On voit l' Hotel Belalp de partout. Les voyageurs qui passent le col du Simplon, venant d' Italie, se demandent ce que peut bien être ce gros cube blanc, jeté comme un plot d' enfant sur la maquette d' en face. Le vieux bâtiment a fête son centenaire il y a quelques années, et, en 1885, la famille Klingele - une dynastie d' hôteliers qui ne le cède en rien à celle de l' autre versant - a élevé la grande bâtisse de cinq étages qui, de loin, intrigue les étrangers penchés aux fenêtres des wagons débouchant du grand tunnel.

Belalp fut le fief de Tyndall, auquel d' ailleurs on a élevé un monument, à une demi-heure au-dessus de l' hôtel, sur le belvédère où il se livrait à ses observations physiques et météorologiques. A sa suite, Young adopta cette demeure si bien placée pour se reposer en face du Cervin, fer de lance dressé entre les cimiers glorieux des Mischabel et du Weisshorn, la région des plus heureux d' entre mes plus vieux souvenirs, écrit-il dans Nouvelles escalades dans les Alpes. On voit le petit lac où il se baignait toujours en revenant d' une ascension, tandis que son fidèle Peter Knubel faisait la garde à quelque distance, appuyé sur son piolet. Et le salon de lecture de la vieille maison, où il rédigeait ses notes entre deux campagnes, a conservé intacts le cadre et l' atmosphère de douce méditation et de distinction désuète de 1858.

Nous passons là notre dernière soirée de vacances, en compagnie des sympathiques types d' humanité rencontrés en échantillons à nos trois étapes: la famille hollandaise avec ses deux beaux garçons dorés, le groupe de vétérans du CAS en pesant appareil, le gros commerçant zurichois et sa femme, le haut fonctionnaire bernois, qui fait deux fois par jour le tour du Riederhorn le nez dans son Bund, la jeune italienne au délicieux profil... et sa mère, le couple d' étudiants bâlois mordus et bronzés de retour de l' Aletschhorn, le grand Français avantageux et sa femme qui lisent des romans policiers en se tournant le dos, les trois vieilles demoiselles qui tricotent en parlant de la Jungfrau...

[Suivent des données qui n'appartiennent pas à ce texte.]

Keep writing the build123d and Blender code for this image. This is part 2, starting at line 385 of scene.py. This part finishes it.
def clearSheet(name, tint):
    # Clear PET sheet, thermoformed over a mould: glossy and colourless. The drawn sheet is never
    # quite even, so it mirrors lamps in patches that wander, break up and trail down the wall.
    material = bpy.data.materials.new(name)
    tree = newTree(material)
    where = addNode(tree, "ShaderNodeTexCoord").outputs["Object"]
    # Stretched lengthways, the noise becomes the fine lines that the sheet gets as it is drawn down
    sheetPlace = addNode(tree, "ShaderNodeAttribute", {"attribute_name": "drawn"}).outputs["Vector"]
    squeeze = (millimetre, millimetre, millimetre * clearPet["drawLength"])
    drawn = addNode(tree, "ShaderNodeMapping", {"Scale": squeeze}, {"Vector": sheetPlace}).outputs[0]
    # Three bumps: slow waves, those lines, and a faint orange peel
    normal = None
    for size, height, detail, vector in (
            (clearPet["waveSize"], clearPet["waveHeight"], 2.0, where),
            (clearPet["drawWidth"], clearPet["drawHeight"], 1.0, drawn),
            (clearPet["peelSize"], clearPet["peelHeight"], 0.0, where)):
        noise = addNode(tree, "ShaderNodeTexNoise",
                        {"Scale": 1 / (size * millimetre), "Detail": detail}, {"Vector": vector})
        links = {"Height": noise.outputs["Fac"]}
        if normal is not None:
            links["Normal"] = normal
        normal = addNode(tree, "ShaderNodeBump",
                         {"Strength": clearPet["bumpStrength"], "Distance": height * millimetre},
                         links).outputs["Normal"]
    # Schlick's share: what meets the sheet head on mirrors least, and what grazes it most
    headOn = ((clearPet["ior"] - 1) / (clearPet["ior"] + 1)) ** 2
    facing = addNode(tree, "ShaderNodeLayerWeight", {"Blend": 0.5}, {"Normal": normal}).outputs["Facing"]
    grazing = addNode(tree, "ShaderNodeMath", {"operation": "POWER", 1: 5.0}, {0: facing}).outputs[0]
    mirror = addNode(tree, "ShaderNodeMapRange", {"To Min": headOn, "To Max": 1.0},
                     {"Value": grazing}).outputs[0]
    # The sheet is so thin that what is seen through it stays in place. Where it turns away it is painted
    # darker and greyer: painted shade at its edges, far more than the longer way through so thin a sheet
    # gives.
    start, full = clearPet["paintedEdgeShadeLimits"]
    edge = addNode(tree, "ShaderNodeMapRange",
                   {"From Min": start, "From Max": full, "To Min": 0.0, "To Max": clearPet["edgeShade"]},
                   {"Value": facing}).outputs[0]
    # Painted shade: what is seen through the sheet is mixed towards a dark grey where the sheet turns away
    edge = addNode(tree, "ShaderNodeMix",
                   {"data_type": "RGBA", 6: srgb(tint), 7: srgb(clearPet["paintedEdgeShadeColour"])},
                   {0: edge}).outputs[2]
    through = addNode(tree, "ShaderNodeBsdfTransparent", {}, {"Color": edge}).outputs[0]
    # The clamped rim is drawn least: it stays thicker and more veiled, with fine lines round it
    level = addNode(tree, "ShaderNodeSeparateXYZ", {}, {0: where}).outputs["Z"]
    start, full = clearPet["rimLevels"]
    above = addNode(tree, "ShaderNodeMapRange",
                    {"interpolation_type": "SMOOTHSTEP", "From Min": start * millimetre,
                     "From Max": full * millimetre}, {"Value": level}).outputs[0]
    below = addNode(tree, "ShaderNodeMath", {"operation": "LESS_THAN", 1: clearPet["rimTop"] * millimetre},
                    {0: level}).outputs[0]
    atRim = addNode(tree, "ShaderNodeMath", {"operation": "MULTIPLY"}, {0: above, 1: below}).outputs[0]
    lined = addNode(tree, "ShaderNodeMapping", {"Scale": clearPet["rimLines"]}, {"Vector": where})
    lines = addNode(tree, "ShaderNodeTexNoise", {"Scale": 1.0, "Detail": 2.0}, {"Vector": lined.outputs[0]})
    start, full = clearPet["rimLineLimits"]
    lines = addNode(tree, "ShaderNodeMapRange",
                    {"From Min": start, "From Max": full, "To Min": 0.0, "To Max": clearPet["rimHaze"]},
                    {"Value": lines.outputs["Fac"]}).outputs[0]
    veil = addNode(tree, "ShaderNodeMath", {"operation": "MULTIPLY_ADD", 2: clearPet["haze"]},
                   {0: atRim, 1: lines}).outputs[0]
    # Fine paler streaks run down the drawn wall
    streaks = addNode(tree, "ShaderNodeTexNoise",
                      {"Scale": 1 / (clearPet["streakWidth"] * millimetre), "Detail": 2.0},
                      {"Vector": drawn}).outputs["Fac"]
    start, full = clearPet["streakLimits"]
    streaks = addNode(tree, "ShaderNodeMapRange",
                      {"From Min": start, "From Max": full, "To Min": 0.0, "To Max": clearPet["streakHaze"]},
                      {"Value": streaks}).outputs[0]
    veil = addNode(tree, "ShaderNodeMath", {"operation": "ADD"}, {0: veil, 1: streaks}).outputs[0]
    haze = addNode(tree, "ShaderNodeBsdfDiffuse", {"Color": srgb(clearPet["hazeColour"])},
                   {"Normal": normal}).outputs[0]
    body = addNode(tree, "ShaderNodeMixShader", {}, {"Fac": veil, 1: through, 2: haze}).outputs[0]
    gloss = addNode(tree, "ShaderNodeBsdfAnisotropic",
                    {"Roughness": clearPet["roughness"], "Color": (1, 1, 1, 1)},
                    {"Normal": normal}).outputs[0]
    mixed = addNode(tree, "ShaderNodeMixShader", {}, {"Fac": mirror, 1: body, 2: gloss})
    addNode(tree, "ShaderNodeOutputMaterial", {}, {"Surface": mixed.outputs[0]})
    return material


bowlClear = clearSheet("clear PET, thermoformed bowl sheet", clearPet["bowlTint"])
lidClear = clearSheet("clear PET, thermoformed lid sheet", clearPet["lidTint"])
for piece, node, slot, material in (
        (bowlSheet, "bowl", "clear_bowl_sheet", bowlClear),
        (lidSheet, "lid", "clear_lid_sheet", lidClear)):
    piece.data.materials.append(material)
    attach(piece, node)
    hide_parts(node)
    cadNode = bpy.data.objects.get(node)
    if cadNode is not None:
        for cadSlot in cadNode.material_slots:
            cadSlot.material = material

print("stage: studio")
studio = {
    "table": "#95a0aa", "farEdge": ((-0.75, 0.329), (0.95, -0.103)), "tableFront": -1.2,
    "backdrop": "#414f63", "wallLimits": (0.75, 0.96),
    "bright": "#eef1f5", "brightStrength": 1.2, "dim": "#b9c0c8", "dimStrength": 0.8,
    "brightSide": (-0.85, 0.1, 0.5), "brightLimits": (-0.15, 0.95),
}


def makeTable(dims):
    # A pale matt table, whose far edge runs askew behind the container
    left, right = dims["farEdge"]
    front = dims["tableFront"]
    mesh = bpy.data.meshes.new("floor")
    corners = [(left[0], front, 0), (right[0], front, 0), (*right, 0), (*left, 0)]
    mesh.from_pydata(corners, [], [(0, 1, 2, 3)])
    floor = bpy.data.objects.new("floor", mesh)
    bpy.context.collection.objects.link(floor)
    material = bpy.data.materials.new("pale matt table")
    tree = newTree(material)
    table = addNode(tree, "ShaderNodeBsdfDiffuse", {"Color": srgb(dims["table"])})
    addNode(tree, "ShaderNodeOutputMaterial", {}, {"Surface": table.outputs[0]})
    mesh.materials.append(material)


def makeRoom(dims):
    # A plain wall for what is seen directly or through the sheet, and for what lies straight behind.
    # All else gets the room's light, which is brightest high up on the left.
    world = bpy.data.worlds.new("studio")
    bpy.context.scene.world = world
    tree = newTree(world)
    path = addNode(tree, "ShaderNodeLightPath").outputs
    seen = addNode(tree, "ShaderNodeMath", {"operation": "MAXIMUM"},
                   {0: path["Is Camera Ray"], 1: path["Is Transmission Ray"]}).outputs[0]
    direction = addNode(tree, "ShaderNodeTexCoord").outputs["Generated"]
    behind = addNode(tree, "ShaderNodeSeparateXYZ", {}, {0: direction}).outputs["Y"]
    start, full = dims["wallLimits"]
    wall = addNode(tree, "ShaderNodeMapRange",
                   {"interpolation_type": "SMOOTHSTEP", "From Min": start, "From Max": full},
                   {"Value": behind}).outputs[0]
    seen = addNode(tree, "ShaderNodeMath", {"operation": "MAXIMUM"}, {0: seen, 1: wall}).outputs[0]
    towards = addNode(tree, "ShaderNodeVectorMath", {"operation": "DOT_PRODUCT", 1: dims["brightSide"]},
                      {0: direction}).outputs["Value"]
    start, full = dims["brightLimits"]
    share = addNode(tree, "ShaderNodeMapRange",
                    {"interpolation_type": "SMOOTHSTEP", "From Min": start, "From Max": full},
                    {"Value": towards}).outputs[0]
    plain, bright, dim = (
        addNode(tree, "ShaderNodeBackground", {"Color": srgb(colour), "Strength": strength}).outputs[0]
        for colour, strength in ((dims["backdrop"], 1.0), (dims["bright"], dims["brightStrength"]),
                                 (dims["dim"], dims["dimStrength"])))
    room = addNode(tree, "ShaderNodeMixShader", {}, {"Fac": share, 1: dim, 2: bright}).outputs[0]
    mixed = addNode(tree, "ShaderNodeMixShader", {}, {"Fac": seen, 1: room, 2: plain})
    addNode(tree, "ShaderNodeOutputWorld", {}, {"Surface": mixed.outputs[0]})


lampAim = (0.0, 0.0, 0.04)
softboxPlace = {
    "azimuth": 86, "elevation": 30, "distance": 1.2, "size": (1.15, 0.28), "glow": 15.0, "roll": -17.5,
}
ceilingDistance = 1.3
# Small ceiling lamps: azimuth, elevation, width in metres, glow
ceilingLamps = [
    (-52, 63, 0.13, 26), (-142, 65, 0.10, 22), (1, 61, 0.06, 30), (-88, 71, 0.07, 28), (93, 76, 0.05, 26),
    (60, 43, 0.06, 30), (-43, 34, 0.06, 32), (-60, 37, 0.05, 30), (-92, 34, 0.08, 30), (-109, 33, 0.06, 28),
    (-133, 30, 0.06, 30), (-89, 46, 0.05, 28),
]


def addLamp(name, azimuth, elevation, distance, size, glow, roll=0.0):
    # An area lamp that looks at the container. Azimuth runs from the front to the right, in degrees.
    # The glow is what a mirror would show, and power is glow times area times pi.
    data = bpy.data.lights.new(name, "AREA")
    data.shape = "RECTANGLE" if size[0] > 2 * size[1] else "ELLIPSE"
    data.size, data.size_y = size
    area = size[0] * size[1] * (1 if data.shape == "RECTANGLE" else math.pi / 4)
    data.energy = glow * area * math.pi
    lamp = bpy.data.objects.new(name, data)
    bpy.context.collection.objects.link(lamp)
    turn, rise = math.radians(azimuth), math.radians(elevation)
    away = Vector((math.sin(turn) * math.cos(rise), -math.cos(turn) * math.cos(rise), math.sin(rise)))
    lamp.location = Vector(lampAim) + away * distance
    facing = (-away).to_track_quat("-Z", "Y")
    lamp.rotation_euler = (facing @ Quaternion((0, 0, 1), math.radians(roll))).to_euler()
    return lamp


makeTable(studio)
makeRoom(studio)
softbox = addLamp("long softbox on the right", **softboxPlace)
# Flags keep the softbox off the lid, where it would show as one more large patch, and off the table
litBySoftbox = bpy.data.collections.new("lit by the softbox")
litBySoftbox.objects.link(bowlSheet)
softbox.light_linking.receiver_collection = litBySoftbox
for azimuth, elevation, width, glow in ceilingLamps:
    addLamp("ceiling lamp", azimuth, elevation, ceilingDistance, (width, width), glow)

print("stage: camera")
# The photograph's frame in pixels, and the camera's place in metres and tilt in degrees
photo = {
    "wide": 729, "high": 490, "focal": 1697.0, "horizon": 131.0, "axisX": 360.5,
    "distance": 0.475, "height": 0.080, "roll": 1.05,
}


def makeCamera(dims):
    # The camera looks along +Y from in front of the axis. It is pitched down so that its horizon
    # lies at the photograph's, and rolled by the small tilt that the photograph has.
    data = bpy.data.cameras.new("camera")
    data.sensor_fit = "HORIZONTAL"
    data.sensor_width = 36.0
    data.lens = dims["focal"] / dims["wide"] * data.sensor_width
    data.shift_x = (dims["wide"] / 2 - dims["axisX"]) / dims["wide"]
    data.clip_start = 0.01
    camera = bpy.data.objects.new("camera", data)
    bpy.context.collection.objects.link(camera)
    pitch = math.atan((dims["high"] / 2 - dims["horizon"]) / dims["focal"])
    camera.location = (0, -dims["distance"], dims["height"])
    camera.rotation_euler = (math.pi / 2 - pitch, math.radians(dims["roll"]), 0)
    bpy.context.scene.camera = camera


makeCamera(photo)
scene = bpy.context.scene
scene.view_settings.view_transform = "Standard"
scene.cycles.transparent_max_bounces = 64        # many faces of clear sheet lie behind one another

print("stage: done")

* II y a, dans une brochure rouge, une certaine page, à cette page une colonne, à cette colonne un chiffre tout petit, 13.02, qui ne nous inquiète pas encore beaucoup, en cette aube bleutée où nous quittons Belalp pour terminer notre chemin de ronde. C' est aussi un parcours qui me reste sur le cœur depuis vingt ans, depuis le jour où un capitaine timoré a préféré ramener sa compagnie à Naters par Blatten, bêtement, par la route. Le plateau de Belalp, ce cirque régulier dominé par le Sparrhorn et l' Unterbächhorn, offre quelque chose de plus original. Le sentier suit la courbe de niveau, en face des géants valaisans majestueusement découpés. Une paix toute simple, ingénue, transparente, baigne notre promenade sur ces pâturages, auprès des pauvres masures de Bel, le long du bisse de Nessel, sur des gazons bien irrigués, bientôt à l' ombre de mélèzes diaphanes... et brusquement nous découvrons Nessel, sur son éperon audacieux, fin de notre périple sur ce sentier qui est notre ami depuis Märjelen.

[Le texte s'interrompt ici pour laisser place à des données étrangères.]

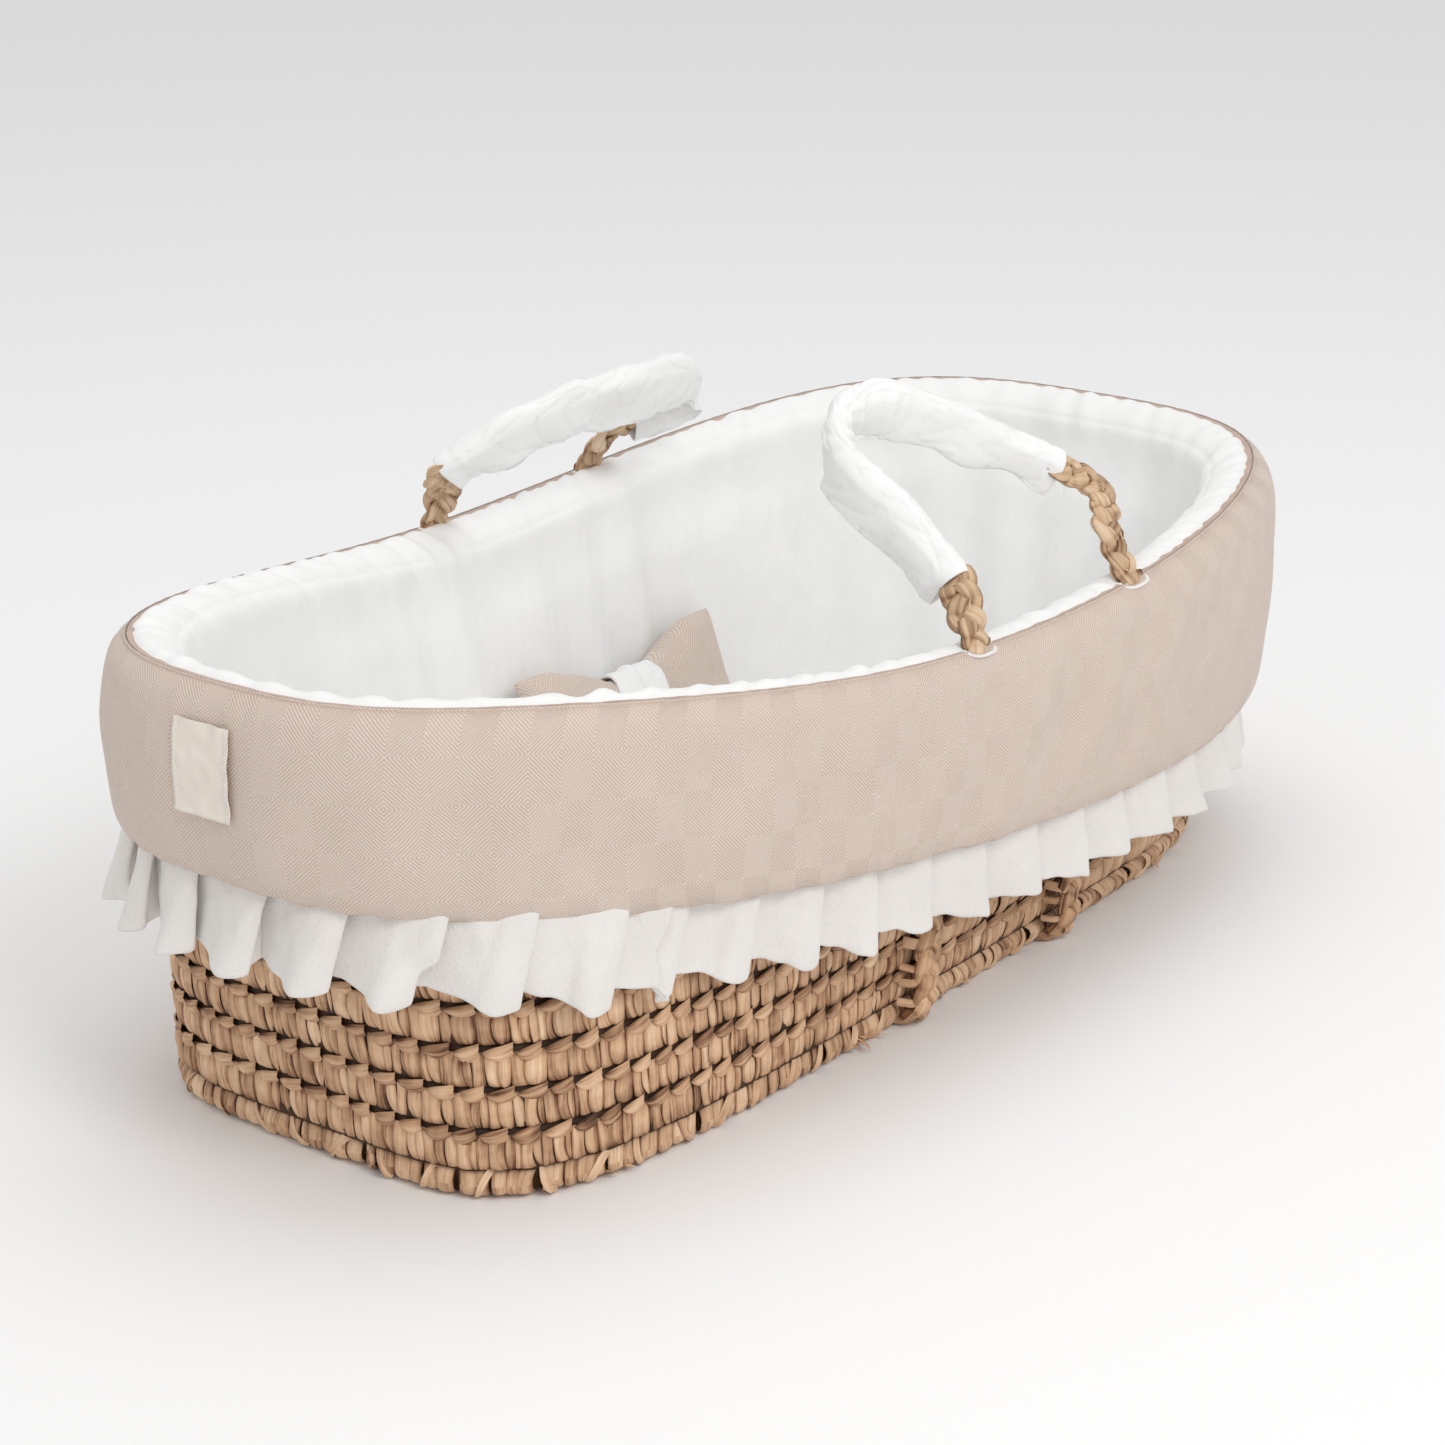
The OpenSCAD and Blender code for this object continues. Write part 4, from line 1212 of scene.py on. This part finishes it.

Vous ne connaissez pas Nessel? Aucun hameau valaisan peut-être n' est plus isolé, plus pittoresque, plus émouvant dans son harmonie, dans sa dignité et son dépouillement. Nessel a deux richesses, un bisse, une chapelle, l' eau et la prière, les deux éléments essentiels à la vie. Peu importe le précipice menaçant qui, à deux pas, plonge verticalement jusqu' à Brigue. Peu importent les avions argentés qui passent en ronronnant et les rumeurs des routes de la vallée qui montent par bouffées indistinctes. Braves gens de Nessel, restez heureux avec vos deux trésors, sans complications inutiles, sans problèmes artificiels.

13.02. Maintenant c' est sérieux. Le songe se dissipe tout à coup. Pour la dernière fois, nous reprenons nos sacs, qui semblent lourds de tous nos problèmes et de toutes nos complications, et nous dévalons la forêt de Birgisch. Voilà une tente, la première depuis six jours, voilà le premier « tracasset », la première jeep, une vraie route avec des murs, les bruyantes poulies d' un téléphérique, le Rhône, des autocars poussiéreux...

13.02. Le train s' ébranle. Non, j' aurais les larmes aux yeux si je regardais Belalp. Lucienne, baisse le rideau, les vacances sont finies!